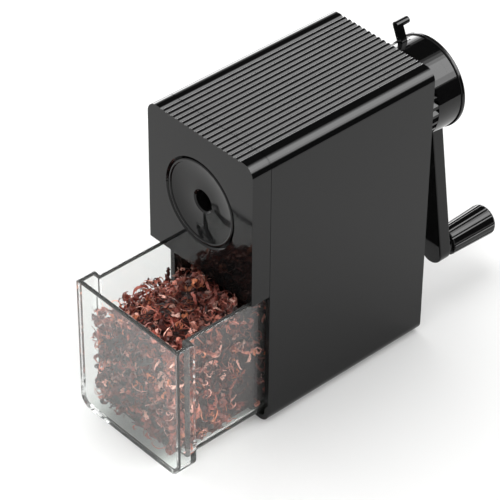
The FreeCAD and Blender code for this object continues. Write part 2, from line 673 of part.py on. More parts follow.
def arm_shadow():
    """The strip of the flange that the arm crosses."""
    half = ARM_WIDTH / 2 + 1
    rear = FRONT_Y + FLANGE_REAR + 5
    strip = block(-half, half, FRONT_Y + FLANGE_FRONT, rear, AXIS_HEIGHT - 40, AXIS_HEIGHT)
    return turned(strip.fuse(disc(half, FLANGE_FRONT, FLANGE_REAR + 5)), CRANK_ANGLE)


def make_crank_screws():
    screws = []
    for angle in CRANK_SCREW_ANGLES:
        head = around(angle, DRUM_RADIUS - DRUM_WALL / 2, FLANGE_REAR - 0.3)
        screws.append(screw(1.55, 1.0, 0.7, 9.5, head, Vector(0, -1, 0), 1.2))
    return Part.makeCompound(screws)


# ---- handle ----
HANDLE_FRONT = FLANGE_FRONT + ARM_THICKNESS + 0.5
HANDLE_REAR = HANDLE_FRONT + HANDLE_LENGTH
HANDLE_BORE = 2.25
HANDLE_CENTRE = around(180 + CRANK_ANGLE, CRANK_REACH, 0)


def handle_rod(radius, front, back):
    return rod(radius, FRONT_Y + front, FRONT_Y + back, HANDLE_CENTRE.x, HANDLE_CENTRE.z)


def make_handle_grip():
    """Tapered grip with shallow ribs and a rounded far end, on a short neck."""
    centre = HANDLE_CENTRE
    neck = 2.0

    def at(radius, station):
        return Vector(centre.x + radius, FRONT_Y + station, centre.z)
    start = HANDLE_FRONT + neck
    nose = 1.6
    edges = [
        Part.makeLine(at(0, HANDLE_FRONT), at(HANDLE_NEAR_RADIUS - 1.3, HANDLE_FRONT)),
        Part.makeLine(at(HANDLE_NEAR_RADIUS - 1.3, HANDLE_FRONT), at(HANDLE_NEAR_RADIUS - 1.3, start)),
        Part.makeLine(at(HANDLE_NEAR_RADIUS - 1.3, start), at(HANDLE_NEAR_RADIUS - 0.3, start)),
        Part.makeLine(at(HANDLE_NEAR_RADIUS - 0.3, start), at(HANDLE_NEAR_RADIUS, start + 0.4)),
        Part.makeLine(at(HANDLE_NEAR_RADIUS, start + 0.4), at(HANDLE_FAR_RADIUS, HANDLE_REAR - nose)),
        Part.Arc(at(HANDLE_FAR_RADIUS, HANDLE_REAR - nose), at(HANDLE_FAR_RADIUS - 0.5, HANDLE_REAR - 0.45),
                 at(HANDLE_FAR_RADIUS - nose, HANDLE_REAR)).toShape(),
        Part.makeLine(at(HANDLE_FAR_RADIUS - nose, HANDLE_REAR), at(0, HANDLE_REAR)),
        Part.makeLine(at(0, HANDLE_REAR), at(0, HANDLE_FRONT)),
    ]
    outline = Part.Wire(Part.__sortEdges__(edges))
    grip = Part.Face(outline).revolve(Vector(centre.x, 0, centre.z), BACK, 360)
    groove_radius = 1.1
    grooves = []
    for index in range(HANDLE_RIBS):
        turn = 2 * math.pi * (index + 0.5) / HANDLE_RIBS
        near = HANDLE_NEAR_RADIUS + groove_radius - 0.35
        far = HANDLE_FAR_RADIUS + groove_radius - 0.35
        outward = Vector(math.cos(turn), 0, math.sin(turn))
        base = centre + outward * near + BACK * (start - 1)
        tip = centre + outward * far + BACK * (HANDLE_REAR - 1.2)
        run = tip - base
        groove = Part.makeCylinder(groove_radius, run.Length, base, run)
        grooves.append(groove.fuse(Part.makeSphere(groove_radius, tip)))
    grip = grip.cut(grooves)
    grip = grip.cut(handle_rod(HANDLE_BORE, HANDLE_FRONT - 1, HANDLE_REAR - 6))
    return grip.cut(handle_rod(3.6, HANDLE_REAR - 6.2, HANDLE_REAR + 1)).removeSplitter()


def make_handle_pin():
    """Steel pin pressed in the arm from behind, with a head inside the grip's end."""
    body = handle_rod(2.0, FLANGE_FRONT + ARM_SKIN + 0.1, HANDLE_FRONT)
    body = body.fuse(handle_rod(HANDLE_BORE - RUN_GAP, HANDLE_FRONT - 0.4, HANDLE_REAR - 5.8))
    return body.fuse(handle_rod(3.3, HANDLE_REAR - 6.0, HANDLE_REAR - 4.2)).removeSplitter()


def make_handle_cap():
    cap = handle_rod(3.57, HANDLE_REAR - 2.6, HANDLE_REAR + 0.3)
    return cap.makeFillet(0.25, [edge for edge in cap.Edges if edge.BoundBox.YMin > FRONT_Y + HANDLE_REAR])


# ---- point-length selector ----
def make_selector_ring():
    body = ring(DRUM_BORE - 0.3, 12.0, SELECTOR_FRONT, FLANGE_FRONT - 0.3)
    steps = 16
    for angle in SLIDER_PIN_ANGLES:
        for index in range(-1, steps + 2):
            share = index / steps
            pin = radial_pin(SLIDER_PIN_RADIUS + 0.2, angle - LEVER_TRAVEL * share, 11, 18,
                             SLIDER_FRONT + 1.5 - STOP_TRAVEL * share)
            body = body.cut(pin)
    return body.removeSplitter()


def make_selector_lever():
    """Lever with a stub. Its foot sits on the selector ring and fills the drum's slot."""
    front = FRONT_Y + 110.8
    back = FRONT_Y + 113.6
    tip_height = AXIS_HEIGHT + DRUM_RADIUS + 7.2
    half = 1.5
    stub_length = 4.0
    foot_bottom = AXIS_HEIGHT + math.sqrt((DRUM_BORE - 0.3) ** 2 - half ** 2) - 0.5
    foot_top = AXIS_HEIGHT + DRUM_RADIUS - 0.1
    lever = block(-half, half, front, back, foot_bottom, tip_height)
    foot = block(-half, half, front, FRONT_Y + FLANGE_FRONT - 0.3, foot_bottom, foot_top)
    tip = rod(half, front, back, 0, tip_height)
    stub = rod(half, back - 0.5, back + stub_length, 0, tip_height)
    end_edges = [edge for edge in stub.Edges if edge.BoundBox.YMin > back + stub_length - 0.1]
    stub = stub.makeFillet(0.4, end_edges)
    lever = lever.fuse([foot, tip, stub]).cut(disc(DRUM_BORE - 0.3, 105, 120)).removeSplitter()
    return turned(lever, LEVER_ANGLE)


def make_stop_slider():
    body = ring(11.7, STOP_PIN_RADIUS + 0.02, SLIDER_FRONT, SLIDER_FRONT + 3.0)
    for angle in SLIDER_PIN_ANGLES:
        body = body.cut(radial_pin(SLIDER_PIN_RADIUS + 0.02, angle, 7.9, 13, SLIDER_FRONT + 1.5))
    return body


def make_slider_pins():
    pins = []
    for angle in SLIDER_PIN_ANGLES:
        pins.append(radial_pin(SLIDER_PIN_RADIUS, angle, 8.0, DRUM_BORE + 0.8, SLIDER_FRONT + 1.5))
    return Part.makeCompound(pins)


def make_stop_pin():
    body = disc(STOP_PIN_RADIUS, 57.6, SLIDER_FRONT + 3.4)
    return body.makeFillet(0.5, [edge for edge in body.Edges if edge.BoundBox.YMax < FRONT_Y + 58])


def make_return_spring():
    """Compression spring between the drum's hub and the slider. Its wire has eight sides."""
    wire = 0.38
    mean = 5.4
    start = SHAFT_REAR + 0.4 + wire + 0.05
    length = SLIDER_FRONT - wire - 0.05 - start
    helix = Part.makeHelix(length / 3, length, mean)
    corners = []
    for index in range(8):
        turn = math.radians(22.5 + 45 * index)
        corners.append(Vector(mean + wire * math.cos(turn), 0, wire * math.sin(turn)))
    profile = Part.makePolygon(corners + corners[:1])
    spring = Part.Wire(helix).makePipeShell([profile], True, True)
    spring.Placement = Placement(Vector(0, FRONT_Y + start, AXIS_HEIGHT), Rotation(UP, BACK))
    return spring


def main():
    pieces = {
        "shell": make_shell(),
        "front_bezel": make_front_bezel(),
        "entry_dish": make_entry_dish(),
        "front_bush": make_front_bush(),
        "inner_frame": make_inner_frame(),
        "ring_gear": make_ring_gear(),
        "lock_collar": make_lock_collar(),
        "rear_bush": make_rear_bush(),
        "bezel_screws": make_bezel_screws(),
        "frame_screws": make_frame_screws(),
        "base_pad": make_base_pad(),
        "drawer_bin": make_drawer(),
        "crank_drum": make_crank_drum(),
        "crank_arm": make_crank_arm(),
        "crank_screws": make_crank_screws(),
        "drive_shaft": make_drive_shaft(),
        "drive_pins": make_drive_pins(),
        "shaft_clip": make_shaft_clip(),
        "cutter_carrier": make_carrier(),
        "cutter_axle": make_cutter_axle(),
        "helical_cutter": make_cutter(),
        "cutter_pinion": make_pinion(),
        "handle_pin": make_handle_pin(),
        "handle_grip": make_handle_grip(),
        "handle_cap": make_handle_cap(),
        "selector_ring": make_selector_ring(),
        "selector_lever": make_selector_lever(),
        "stop_slider": make_stop_slider(),
        "slider_pins": make_slider_pins(),
        "stop_pin": make_stop_pin(),
        "return_spring": make_return_spring(),
    }
    os.makedirs("parts", exist_ok=True)
    for name, shape in pieces.items():
        shape.exportStep("parts/" + name + ".step")
        print(name, "solids", len(shape.Solids), "valid", shape.isValid(), "volume", round(shape.Volume, 1))


main()
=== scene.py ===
import json
import math

import bpy
import numpy as np
from mathutils import Euler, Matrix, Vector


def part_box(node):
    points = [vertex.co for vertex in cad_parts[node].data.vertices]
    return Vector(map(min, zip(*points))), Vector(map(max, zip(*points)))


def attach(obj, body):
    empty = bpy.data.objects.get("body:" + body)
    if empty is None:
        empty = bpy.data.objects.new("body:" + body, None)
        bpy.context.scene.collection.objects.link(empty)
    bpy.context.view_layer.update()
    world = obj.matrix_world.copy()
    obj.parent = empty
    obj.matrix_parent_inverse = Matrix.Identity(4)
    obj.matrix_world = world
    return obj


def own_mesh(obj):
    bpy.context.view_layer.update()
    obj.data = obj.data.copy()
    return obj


# Looks of the desk pencil sharpener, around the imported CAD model. Metres, in the row frame:
# +X right, +Y back to the crank, +Z up, origin on the floor below the middle of the body.

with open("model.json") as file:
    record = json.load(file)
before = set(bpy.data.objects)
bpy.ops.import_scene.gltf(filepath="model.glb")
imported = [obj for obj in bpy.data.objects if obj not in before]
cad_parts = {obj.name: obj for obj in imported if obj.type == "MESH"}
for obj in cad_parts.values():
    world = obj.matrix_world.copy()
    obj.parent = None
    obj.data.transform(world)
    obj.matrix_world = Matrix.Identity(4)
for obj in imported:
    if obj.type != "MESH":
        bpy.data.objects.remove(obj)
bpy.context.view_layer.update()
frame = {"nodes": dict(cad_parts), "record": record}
nodes = frame["nodes"]
MM = 0.001


# ---- node tree helpers ----
def new_material(name):
    """An empty material with its node tree and output node."""
    material = bpy.data.materials.new(name)
    material.use_nodes = True
    tree = material.node_tree
    tree.nodes.clear()
    output = tree.nodes.new("ShaderNodeOutputMaterial")
    return material, tree, output


def add(tree, kind, inputs=None, **properties):
    """A node with its properties set. inputs maps a socket's name or number to a value, or to a
    socket that is linked to it."""
    node = tree.nodes.new(kind)
    for key, value in properties.items():
        setattr(node, key, value)
    for key, value in (inputs or {}).items():
        if isinstance(value, bpy.types.NodeSocket):
            tree.links.new(value, node.inputs[key])
        else:
            node.inputs[key].default_value = value
    return node


def coordinates(tree):
    return add(tree, "ShaderNodeTexCoord").outputs["Object"]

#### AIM
Using the data above, reproduce exactly the lines from the line that contains "for name, shape" through the line that contains "return material, tree, output", including both.

#### SOLUTION TO THIS PROBLEM
    for name, shape in pieces.items():
        shape.exportStep("parts/" + name + ".step")
        print(name, "solids", len(shape.Solids), "valid", shape.isValid(), "volume", round(shape.Volume, 1))


main()
=== scene.py ===
import json
import math

import bpy
import numpy as np
from mathutils import Euler, Matrix, Vector


def part_box(node):
    points = [vertex.co for vertex in cad_parts[node].data.vertices]
    return Vector(map(min, zip(*points))), Vector(map(max, zip(*points)))


def attach(obj, body):
    empty = bpy.data.objects.get("body:" + body)
    if empty is None:
        empty = bpy.data.objects.new("body:" + body, None)
        bpy.context.scene.collection.objects.link(empty)
    bpy.context.view_layer.update()
    world = obj.matrix_world.copy()
    obj.parent = empty
    obj.matrix_parent_inverse = Matrix.Identity(4)
    obj.matrix_world = world
    return obj


def own_mesh(obj):
    bpy.context.view_layer.update()
    obj.data = obj.data.copy()
    return obj


# Looks of the desk pencil sharpener, around the imported CAD model. Metres, in the row frame:
# +X right, +Y back to the crank, +Z up, origin on the floor below the middle of the body.

with open("model.json") as file:
    record = json.load(file)
before = set(bpy.data.objects)
bpy.ops.import_scene.gltf(filepath="model.glb")
imported = [obj for obj in bpy.data.objects if obj not in before]
cad_parts = {obj.name: obj for obj in imported if obj.type == "MESH"}
for obj in cad_parts.values():
    world = obj.matrix_world.copy()
    obj.parent = None
    obj.data.transform(world)
    obj.matrix_world = Matrix.Identity(4)
for obj in imported:
    if obj.type != "MESH":
        bpy.data.objects.remove(obj)
bpy.context.view_layer.update()
frame = {"nodes": dict(cad_parts), "record": record}
nodes = frame["nodes"]
MM = 0.001


# ---- node tree helpers ----
def new_material(name):
    """An empty material with its node tree and output node."""
    material = bpy.data.materials.new(name)
    material.use_nodes = True
    tree = material.node_tree
    tree.nodes.clear()
    output = tree.nodes.new("ShaderNodeOutputMaterial")
    return material, tree, output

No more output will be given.